Compilation Review: ‘Late Night Tales – Friendly Fires’ (Late Night Tales)

★★★★☆

There aren’t many other places you’re gonna find an eclectically personal, non-zany selection by relevant artists in the spotlight, who can chronicle the common ground held by Bibio, SBTRKT, Cocteau Twins and Olivia Newton-John. All held together with a sparkle hovering around the UK band’s post-party pot pourri, even when its funking the hardest (Renee’s “Change Your Style”), Friendly Fires can be found dancing around their living room having cracked open the after dinner mints. Flailing to the camp disco of Dennis Parker takes care of the guilty pleasures, before sensual deep house from Iron Galaxy restores decorum, reaches for the holiday slides and acts like the previous outburst should be filed confidential. Or a different set of substances have just kicked in.

Chunky sunset beats see Bibio and Stereolab easing you down with conviction, as FF begin burning candles at both ends, all the while staying proactive and moulding their miscellany with gentle thought. After a touch of fantasy from Laurel Halo, it’s obvious that the question “you know what we need right now” has entered conversation as DJ Sprinkles gets the party re-energized. But once the back end of the mix is coddled by ethereal shoegaze and baggy floweriness from Grouper, Melody’s Echo Chamber and Slowdive, the band are back in their rocking chairs with heads swimming. Thanks to Friendly Fires, here’s something you’ll be reaching for when a party becomes a sleepover.

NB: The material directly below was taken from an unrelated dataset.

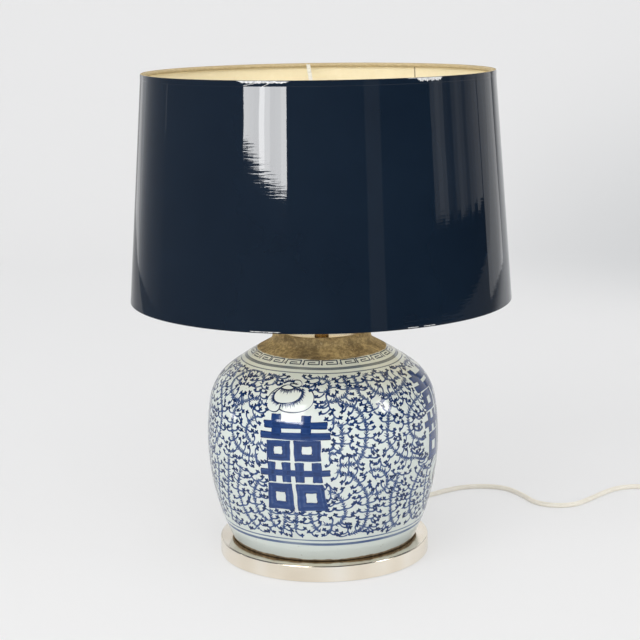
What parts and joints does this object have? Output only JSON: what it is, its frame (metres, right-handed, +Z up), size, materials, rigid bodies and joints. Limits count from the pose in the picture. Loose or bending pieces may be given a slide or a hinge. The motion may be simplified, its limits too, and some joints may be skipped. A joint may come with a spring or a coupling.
{
  "type": "ginger jar table lamp",
  "caption": "Table lamp made from a brush-painted porcelain ginger jar on a round silver-plated base, with a glossy dark navy drum shade on a harp and spider.",
  "frame": {"origin": "on the table, at the centre of the felt under the base plate, on the lamp's axis", "axes": "+Z up along the lamp's axis; -Y is the front of the lamp, where the painted emblem nearest the viewer is; +X is the viewer's right; the cord leaves the base plate towards +Y"},
  "size_m": [0.576, 0.358, 0.4492],
  "materials": {
    "plated_metal": "polished silver plate with a warm tint",
    "turned_wood": "bare turned wood",
    "felt": "dark felt",
    "porcelain": "clear pale blue-green glaze over brushed blue, bare and stained at the neck",
    "brass": "lacquered",
    "black_plastic": "moulded",
    "nickel_steel": "nickel-plated wire and sheet",
    "zinc_steel": "zinc-plated",
    "white_enamel": "glossy cream-white paint",
    "navy_laminate": "glossy near-black navy laminate with fine scratches",
    "cream_lining": "matte cream lining",
    "ring_trim": "beige tape wound on wire",
    "ivory_plastic": "moulded ivory plastic",
    "ivory_cord": "smooth ivory flexible sheath",
    "frosted_glass": "frosted inside"
  },
  "bodies": {
    "base": {"base_plate": "plated_metal", "base_block": "turned_wood", "base_felt": "felt", "cord_bushing": "ivory_plastic", "inner_cord": "ivory_cord", "rod_washer": "zinc_steel", "rod_nut": "zinc_steel", "threaded_rod": "zinc_steel", "foot_pad": "felt", "jar": "porcelain", "neck_cap": "plated_metal", "stem_tube": "brass", "holder_cap": "brass", "holder_shell": "brass", "holder_insert": "black_plastic", "holder_thread": "brass", "holder_contact": "brass", "harp_saddle": "nickel_steel", "harp_wire": "nickel_steel", "harp_sleeves": "nickel_steel", "harp_stud": "nickel_steel", "cord_to_switch": "ivory_cord", "switch_base": "ivory_plastic", "switch_cover": "ivory_plastic", "switch_screws": "zinc_steel", "cord_to_coil": "ivory_cord", "cord_coil": "ivory_cord", "cord_to_plug": "ivory_cord", "plug_body": "ivory_plastic", "plug_pins": "nickel_steel"},
    "bulb": {"bulb_cap": "nickel_steel", "bulb_base": "black_plastic", "bulb_glass": "frosted_glass"},
    "shade": {"spider": "white_enamel", "shade_wall": "navy_laminate", "shade_lining": "cream_lining", "top_ring": "ring_trim", "bottom_ring": "ring_trim", "top_edging": "navy_laminate", "bottom_edging": "navy_laminate"},
    "finial": {"finial": "brass"},
    "rocker": {"switch_rocker": "ivory_plastic"}
  },
  "joints": [
    {"name": "shade_turn", "type": "hinge", "parent": "base", "child": "shade", "pos_m": [0, 0, 0.4021], "axis": [0, 0, 1], "continuous": true},
    {"name": "finial_turn", "type": "hinge", "parent": "base", "child": "finial", "pos_m": [0, 0, 0.4075], "axis": [0, 0, 1], "range_deg": [0, 3240]},
    {"name": "bulb_turn", "type": "hinge", "parent": "base", "child": "bulb", "pos_m": [0, 0, 0.271], "axis": [0, 0, 1], "range_deg": [0, 1260]},
    {"name": "rocker_press", "type": "hinge", "parent": "base", "child": "rocker", "pos_m": [0.383, 0.051, 0.011], "axis": [-1, 0, 0], "range_deg": [0, 16]}
  ]
}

File under: Foals, Metronomy, Mystery Jets

Compilation Review: Daniel Avery / ‘FabricLive 66’ (Fabric)

★★★★☆

Daniel Avery sounds like he’s moving to every beat, feeding off crowd energy, turning every button push and cross fade into an aerobics class. Fabric’s route 66 selector is no idle focal point, though his hands don’t get carried away, trained to teach at tech-house central. With barely a discernible hook to grab hold of for the duration — the kind of set that you come away from buzzing, if completely unable to name a stand-out track or high point — the crowd are kept up for 76 eventful minutes. Featuring plenty of the DJs own stock (Avery’s “Naive Reception” ping-ponging between speakers), it pumps with relentless flavor without being manic, and funks with a tough outer shell that the spinner is unabashed about, eventually making it see the mix home.

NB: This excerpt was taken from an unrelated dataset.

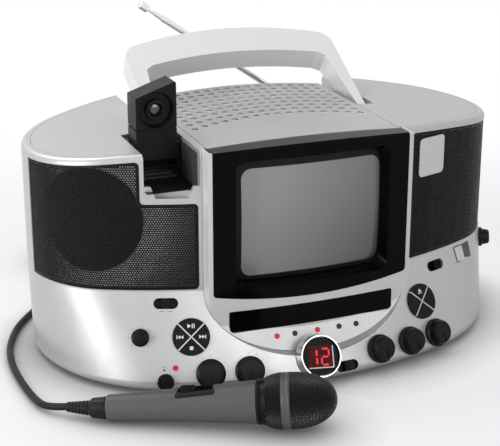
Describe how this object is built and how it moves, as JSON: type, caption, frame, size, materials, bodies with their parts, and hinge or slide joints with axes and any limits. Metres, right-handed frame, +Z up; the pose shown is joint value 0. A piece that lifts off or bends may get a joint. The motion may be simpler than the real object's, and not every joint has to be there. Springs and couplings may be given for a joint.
{
  "type": "karaoke player",
  "caption": "Oval table-top karaoke player with a picture tube, a disc drawer, a fold-down camera, a swing handle, a telescopic antenna and a wired microphone.",
  "frame": {"origin": "on the table under the middle of the body, where its mid plane between left and right crosses the plane of the widest point", "axes": "+Z up, +X to the right as seen from the front, +Y to the back"},
  "size_m": [0.4601, 0.4931, 0.282],
  "materials": {
    "silver_shell": "satin silver paint",
    "silver_cover": "satin silver",
    "dark_pan": "matt",
    "foot_rubber": "matt",
    "gloss_black": "gloss",
    "tube_glass": "gloss dark glass",
    "copper_yoke": "lacquered copper",
    "grille_black": "satin black",
    "speaker_cone": "matt",
    "matt_black": "satin",
    "key_black": "satin",
    "red_lamp": "gloss",
    "circuit_board": "matt",
    "transformer_iron": "matt",
    "antenna_chrome": "polished",
    "cable_rubber": "satin",
    "microphone_grey": "satin dark grey",
    "microphone_mesh": "satin dark mesh"
  },
  "bodies": {
    "machine": {"front_shell": "silver_shell", "rear_cover": "silver_shell", "base_plate": "dark_pan", "feet": "foot_rubber", "left_top_plate": "silver_shell", "right_top_plate": "silver_shell", "centre_top_cover": "silver_cover", "screen_surround": "silver_shell", "tv_bezel": "gloss_black", "picture_tube": "tube_glass", "deflection_yoke": "copper_yoke", "left_grille": "grille_black", "right_grille": "grille_black", "speakers": "speaker_cone", "camera_bracket": "matt_black", "deck_frame": "dark_pan", "main_board": "circuit_board", "mains_transformer": "transformer_iron", "display_ring": "silver_shell", "display_window": "gloss_black", "status_leds": "red_lamp", "jack_panel": "matt_black", "mic_plug": "cable_rubber", "mic_cord_a": "cable_rubber", "mic_coil": "cable_rubber", "mic_cord_b": "cable_rubber", "microphone_body": "microphone_grey", "microphone_head": "microphone_mesh", "microphone_relief": "cable_rubber"},
    "camera_arm": {"camera_arm": "matt_black"},
    "camera_head": {"camera_head": "matt_black"},
    "drawer": {"disc_tray": "matt_black", "tray_door": "gloss_black"},
    "turntable": {"turntable": "matt_black"},
    "laser_sled": {"laser_sled": "matt_black"},
    "handle": {"handle": "silver_shell"},
    "antenna_turret": {"antenna_turret": "antenna_chrome"},
    "antenna_mast_1": {"antenna_mast_1": "antenna_chrome"},
    "antenna_mast_2": {"antenna_mast_2": "antenna_chrome"},
    "antenna_mast_3": {"antenna_mast_3": "antenna_chrome"},
    "microphone_switch": {"microphone_switch": "matt_black"},
    "volume_knob": {"volume_knob": "matt_black"},
    "balance_knob": {"balance_knob": "matt_black"},
    "echo_knob": {"echo_knob": "matt_black"},
    "mic_knob_1": {"mic_knob_1": "matt_black"},
    "mic_knob_2": {"mic_knob_2": "matt_black"},
    "contrast_knob": {"contrast_knob": "matt_black"},
    "side_knob": {"side_knob": "matt_black"},
    "power_button": {"power_button": "key_black"},
    "left_key_top": {"left_key_top": "key_black"},
    "left_key_right": {"left_key_right": "key_black"},
    "left_key_bottom": {"left_key_bottom": "key_black"},
    "left_key_left": {"left_key_left": "key_black"},
    "right_key_top": {"right_key_top": "key_black"},
    "right_key_right": {"right_key_right": "key_black"},
    "right_key_bottom": {"right_key_bottom": "key_black"},
    "right_key_left": {"right_key_left": "key_black"},
    "monitor_switch": {"monitor_switch": "matt_black"},
    "radio_switch": {"radio_switch": "matt_black"},
    "output_switch": {"output_switch": "matt_black"}
  },
  "joints": [
    {"name": "camera_fold", "type": "hinge", "parent": "machine", "child": "camera_arm", "pos_m": [-0.1157, -0.042, 0.189], "axis": [1, 0, 0], "range_deg": [0, 90]},
    {"name": "camera_swivel", "type": "hinge", "parent": "camera_arm", "child": "camera_head", "pos_m": [-0.1157, -0.0468, 0.2103], "axis": [0, 0, 1], "range_deg": [-15, 15]},
    {"name": "drawer_slide", "type": "slide", "parent": "machine", "child": "drawer", "axis": [0, -1, 0], "range_m": [0, 0.118]},
    {"name": "turntable_spin", "type": "hinge", "parent": "machine", "child": "turntable", "pos_m": [0, -0.0535, 0.045], "axis": [0, 0, 1], "continuous": true},
    {"name": "sled_slide", "type": "slide", "parent": "machine", "child": "laser_sled", "axis": [0, 1, 0], "range_m": [0, 0.032]},
    {"name": "handle_swing", "type": "hinge", "parent": "machine", "child": "handle", "pos_m": [0, 0.0008, 0.187], "axis": [1, 0, 0], "range_deg": [-29.6, 60.4]},
    {"name": "antenna_swivel", "type": "hinge", "parent": "machine", "child": "antenna_turret", "pos_m": [0.096, 0.118, 0.1635], "axis": [0, 1, 0], "range_deg": [-34.5, 145.5]},
    {"name": "antenna_tilt", "type": "hinge", "parent": "antenna_turret", "child": "antenna_mast_1", "pos_m": [0.096, 0.128, 0.1635], "axis": [-0.5664, 0, -0.8241], "range_deg": [0, 90]},
    {"name": "mast_2_slide", "type": "slide", "parent": "antenna_mast_1", "child": "antenna_mast_2", "axis": [-0.8241, 0, 0.5664], "range_m": [-0.0085, 0.15]},
    {"name": "mast_3_slide", "type": "slide", "parent": "antenna_mast_2", "child": "antenna_mast_3", "axis": [-0.8241, 0, 0.5664], "range_m": [-0.0075, 0.15]},
    {"name": "microphone_switch_slide", "type": "slide", "parent": "machine", "child": "microphone_switch", "axis": [0.8989, -0.4304, 0.0828], "range_m": [0, 0.009]},
    {"name": "volume_knob_turn", "type": "hinge", "parent": "machine", "child": "volume_knob", "pos_m": [-0.0965, -0.13232, 0.0185], "axis": [-0.2544, -0.8694, 0.4235], "range_deg": [-150, 150]},
    {"name": "balance_knob_turn", "type": "hinge", "parent": "machine", "child": "balance_knob", "pos_m": [-0.0648, -0.13974, 0.019], "axis": [-0.1693, -0.8822, 0.4393], "range_deg": [-150, 150]},
    {"name": "echo_knob_turn", "type": "hinge", "parent": "machine", "child": "echo_knob", "pos_m": [0.0537, -0.14118, 0.02], "axis": [0.1398, -0.8854, 0.4432], "range_deg": [-150, 150]},
    {"name": "mic_knob_1_turn", "type": "hinge", "parent": "machine", "child": "mic_knob_1", "pos_m": [0.086, -0.13472, 0.0195], "axis": [0.2257, -0.8744, 0.4295], "range_deg": [-150, 150]},
    {"name": "mic_knob_2_turn", "type": "hinge", "parent": "machine", "child": "mic_knob_2", "pos_m": [0.116, -0.12583, 0.0188], "axis": [0.3078, -0.8585, 0.4101], "range_deg": [-150, 150]},
    {"name": "contrast_knob_turn", "type": "hinge", "parent": "machine", "child": "contrast_knob", "pos_m": [-0.1468, -0.10075, 0.046], "axis": [-0.3793, -0.8439, 0.3794], "range_deg": [-150, 150]},
    {"name": "side_knob_turn", "type": "hinge", "parent": "machine", "child": "side_knob", "pos_m": [0.20565, -0.04, 0.068], "axis": [0.9024, -0.4285, 0.0458], "range_deg": [-150, 150]},
    {"name": "power_press", "type": "slide", "parent": "machine", "child": "power_button", "axis": [0.3664, 0.8594, -0.3566], "range_m": [0, 0.002], "stiffness_N_per_m": 500},
    {"name": "left_key_top_press", "type": "slide", "parent": "machine", "child": "left_key_top", "axis": [0.2729, 0.868, -0.4148], "range_m": [0, 0.001], "stiffness_N_per_m": 600},
    {"name": "left_key_right_press", "type": "slide", "parent": "machine", "child": "left_key_right", "axis": [0.2729, 0.868, -0.4148], "range_m": [0, 0.001], "stiffness_N_per_m": 600},
    {"name": "left_key_bottom_press", "type": "slide", "parent": "machine", "child": "left_key_bottom", "axis": [0.2729, 0.868, -0.4148], "range_m": [0, 0.001], "stiffness_N_per_m": 600},
    {"name": "left_key_left_press", "type": "slide", "parent": "machine", "child": "left_key_left", "axis": [0.2729, 0.868, -0.4148], "range_m": [0, 0.001], "stiffness_N_per_m": 600},
    {"name": "right_key_top_press", "type": "slide", "parent": "machine", "child": "right_key_top", "axis": [-0.2676, 0.869, -0.4163], "range_m": [0, 0.001], "stiffness_N_per_m": 600},
    {"name": "right_key_right_press", "type": "slide", "parent": "machine", "child": "right_key_right", "axis": [-0.2676, 0.869, -0.4163], "range_m": [0, 0.001], "stiffness_N_per_m": 600},
    {"name": "right_key_bottom_press", "type": "slide", "parent": "machine", "child": "right_key_bottom", "axis": [-0.2676, 0.869, -0.4163], "range_m": [0, 0.001], "stiffness_N_per_m": 600},
    {"name": "right_key_left_press", "type": "slide", "parent": "machine", "child": "right_key_left", "axis": [-0.2676, 0.869, -0.4163], "range_m": [0, 0.001], "stiffness_N_per_m": 600},
    {"name": "monitor_switch_slide", "type": "slide", "parent": "machine", "child": "monitor_switch", "axis": [0.9441, -0.3298, 0], "range_m": [-0.0045, 0.0045]},
    {"name": "radio_switch_slide", "type": "slide", "parent": "machine", "child": "radio_switch", "axis": [0.9385, 0.3454, 0], "range_m": [-0.0045, 0.0045]},
    {"name": "output_switch_slide", "type": "slide", "parent": "machine", "child": "output_switch", "axis": [0.9982, 0.0601, 0], "range_m": [-0.0045, 0.0045]}
  ]
}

Simian Mobile Disco’s “Supermoon” catches ears with its euphoric synth rockets to the moon, well set up by the party-feeding “You Think You Think” by Sneaker. After a literal pause trying to split the mix into sides, the second half feels less ‘interactive’ and with heads clamped down more. Avery’s “Water Jump” heavies up the vibe with bassy breakbeat leading into gruffness from James Welsh and Forward Strategy Group, and a deathly lull between Morgan Hammer & Matt Walsh swarms over the arena to turn the early grins into appreciative grimaces.

File under: Nautiluss, Justin Robertson, Erol Alkan

Album Review: Miguel Campbell / ‘Back in Flight School’ (Hot Creations)

★★★★☆

Feel the French filter grooving, the disco glare and the sharp electro cuts of ’80s cloth, and the glamorous lifestyle of first class air travel. Miguel Campbell is a man making expensive dance floor taste affordable for all, like he’s treating everyone to duty free. The whiff of cheese you may detect is more a charm not taking itself too seriously, with a playboy’s wink and a straightening of the collar. When the UK producer steps onto the runway, best believe there’ll be a flock of autograph hunters waiting to greet him.

Tapping into the essence of the high life with rhythms both warm and brushing its shoulder (“Love Electric”), the need for a female touch to rein in the ego (“Not that Kind of Girl,” the synth crème deluxe “Boy”) is responded to by the outright of irresistibility of funk – stepping beats and basslines found hanging in the hepcats lounge. “Into Your High” and its wavy guitar loop will have you checking Campbell’s passport as to whether he’s part of a Gallic family tree.

As the cologne wears off, the tracklist could have been whittled down by one or two, with the rap inclusion “Life,” though maintaining the style, an obvious candidate for eviction, added to Campbell occasionally getting slightly lost with a handful of beats circling no man’s land. Tis but minor turbulence, and there’s no reason why this shouldn’t board a 2012 best-of list.

File under: MAM, Kris Menace, Junior Jack

Album Review: Pangaea / ‘Release’ (Hessle Audio)

★★★★☆

Pangaea is part of the cutting edge brat pack so upfront on the darkside that most don’t realize their reinvention of cyclical styles past. Kevin McAuley, subscriber to the triple H threat of Hessle Audio, Hemlock and Hot Flush, builds a mini-album/double EP around this very theory, leaving him open to being championed in tastemaking circles populated by roughneck badbwoys.

Bass is let off as a series of controlled explosions between two-step and dubstep with a range of techno hallmarks, fired so that any thoughts of being enigmatic or even cerebral are explicitly banished. A rather too simple sample of Missy Elliott confirms, wound around bassy lift-off “Game” which involves low ends from bygone jungle. “Aware” considers its covert options, and would be were it not so loud, while end track “High” is Pangaea entering hibernation with a sculpture that’s actually of little use to the package.

Sinking lower and lower until sloping shoulder deep into a sticky predicament, “Trouble” goes so undercover that it starts believing its role of grunting lawbreaker, yanked back upwards by the fluid 4×4 firebrand “Majestic 12.” Throwing all pretence of moodiness to the wall, there’s a feel-good factor that’ll still stir up all underground urchins. Detonating from the edge, “Middleman” keeps the firepower and alters the pressure by finding space, obliterating many an EDM observer as it goes.